Sejak bus Sugeng Rahayu ekonomi jurusan Surabaya-Jogja yang saya tumpangi memasuki Sragen, Jawa Tengah, rasa kantuk memang sudah tak bisa saya tahan lagi: saya tertidur. Saya bangun ketika bus baru saja mengangkut penumpang dari Terminal Kertonegoro, Ngawi, Jawa Timur.
Perjalanan ke Surabaya masih sangat jauh. Saya sebenarnya ingin menghabiskan waktu di bus Sugeng Rahayu dengan tidur sepulas-pulasnya. Agar tahu-tahu pas bangun sudah sampai tujuan. Sayangnya, dalam setiap perjalanan menggunakan bus, saya biasanya hanya bisa tidur sekali saja. Setelah itu pasti melek sepanjang jalan.
Tapi kondisi seperti itu di satu sisi sangat menyenangkan. Karena dengan terjaga, ada banyak hal yang terekam dalam ingatan. Seperti misalnya obrolan saya dengan seorang pengamen di bus Sugeng Rahayu saat perjalanan dari Jogja ke Surabaya pada Jumat, (9/2/2024) lalu itu, ketika bus masih melaju di Ngawi.
Pengamen Ngawi yang suka nyanyikan lagu “Ibu”
Nur Rohman (29), atau yang akrab dengan panggilan Nur, naik setelah bus melaju belum jauh meninggalkan Terminal Kertonogoro, Ngawi. Ia tampak seperti pengamen-pengamen di jalur selatan pada umumnya: ceria.
Namun, di balik wajah cerianya, Nur ternyata menyimpan kesenduan yang ia simpan sendiri. Kesenduan yang coba ia haturkan lewat lagu-lagu yang ia bawakan.
Setelah coba saya simak baik-baik, dengan rasa kantuk yang sudah hilang, sore itu Nur membawakan tiga lagu bertema ibu. Saya lupa judul dua lagu yang ia bawakan. Tapi untuk satu lagu, siapapun pasti tak asing: lagi “Ibu”-nya Iwan Fals.
Untuk lagu yang terakhir itu ia nyanyikan dengan nada sangat emosional. Susah payah ia tetap menjaga suara dan alunan kentrungnya agar tetap stabil meski bus goyang kanan-goyang kiri menyalip kendaraan-kendaraan di depannya di sepanjang jalanan Ngawi.

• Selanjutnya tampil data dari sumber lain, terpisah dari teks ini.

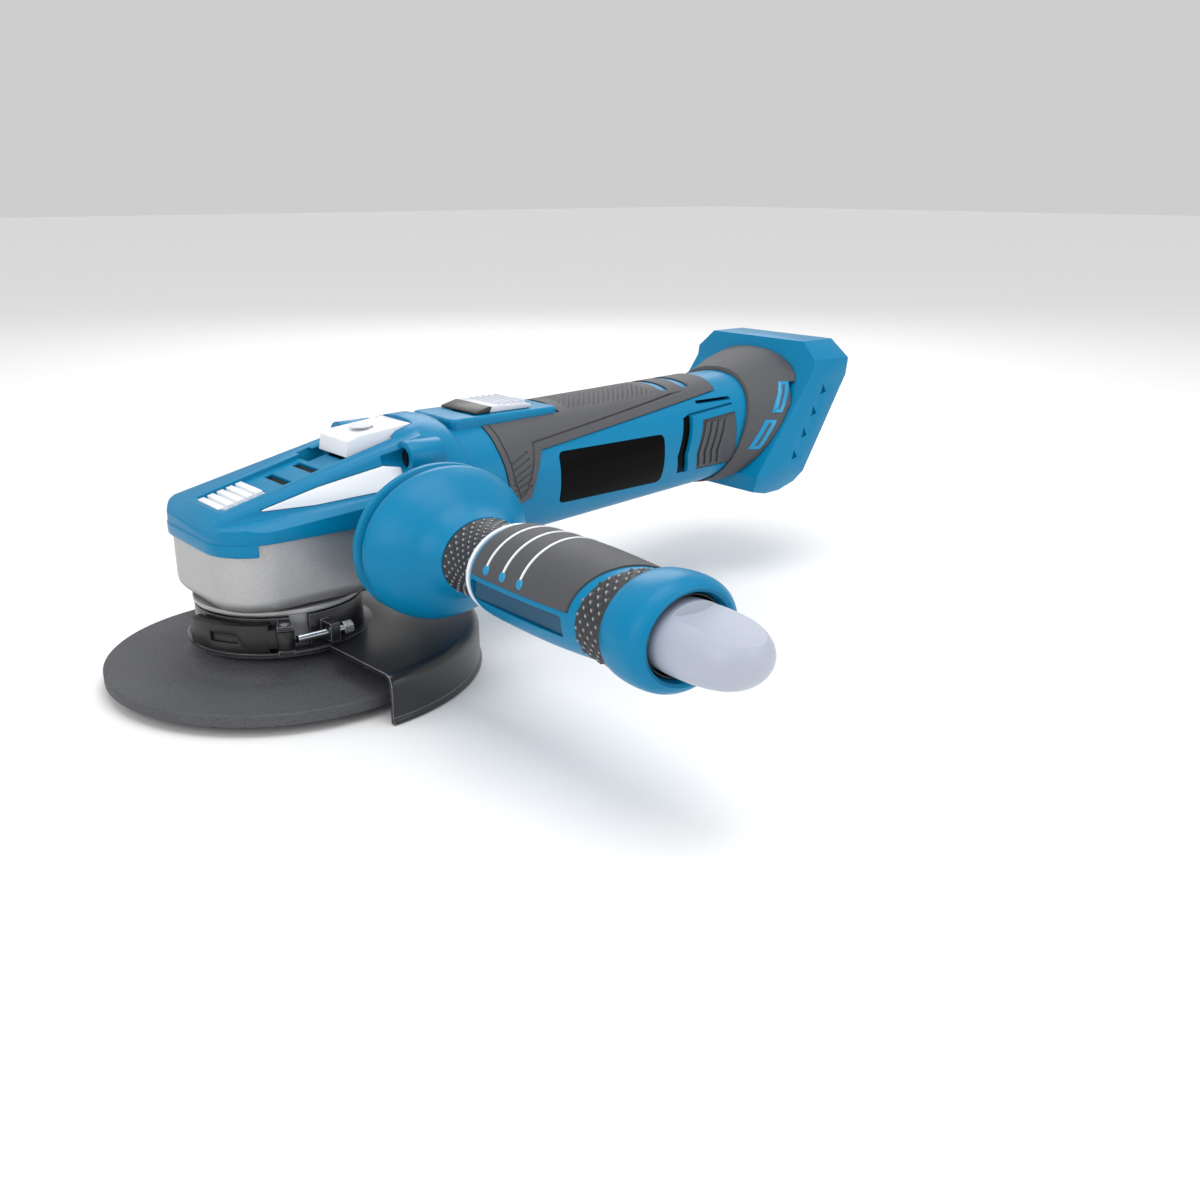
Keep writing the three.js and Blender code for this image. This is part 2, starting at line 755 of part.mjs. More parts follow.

Meski sambil terhuyung-huyung, tak membuat Nur menghentikan petikan kentrung dan pekik suaranya. Saya terkesiap melihat pemandangan tersebut. Saya memang agak sentimentil jika mendapat pemandangan-pemandangan semacam itu, entah di bus atau di manapun.
Kangen ibu, lama tak bertemu
Sambil terhuyung-huyung pula Nur menyodorkan bungkus permen dari satu kursi ke kursi penumpang yang lain: memohon recehan. Barangkali karena banyak yang tersentuh dengan lagu “Ibu”, tampak banyak yang memasukkan recehan ke bungkus permen yang Nur sodorkan.
“Kricik, kricik, kricik,” dari kursi-kursi, demikian bunyi yang terdengar samar di tengah laju bus yang makin kencang.
“Oh nggeh, matur suwun (Oh iya, terima kasih),” begitu kata Nur setiap menerima recehan-recehan dari penumpang.
Karena bus Sugeng Rahayu masih melaju kencang, Nur terlihat mengambil duduk di kursi belakang. Saya tentu tak mau kehilangan kesempatan untuk berbincang dengannya. Saya lalu berpindah ke kursi belakang, menjejeri Nur.
“Ya obat kangen ibu, Mas,” jawab Nur saat saya tanya perihal lagu bertema ibu yang ia bawakan sejak naik dari Terminal Kertonegoro, Ngawi, sebelumnya. Ternyata, bukan hanya sekali itu saja ia membawakan lagu bertema ibu. Teramat sering ia membawakan setiap ngamen dari satu bus ke bus lain.
“Ibu di Jombang. Aku kan asli Jombang. Tapi ya aku sudah nggak bisa pulang,” tutur Nur.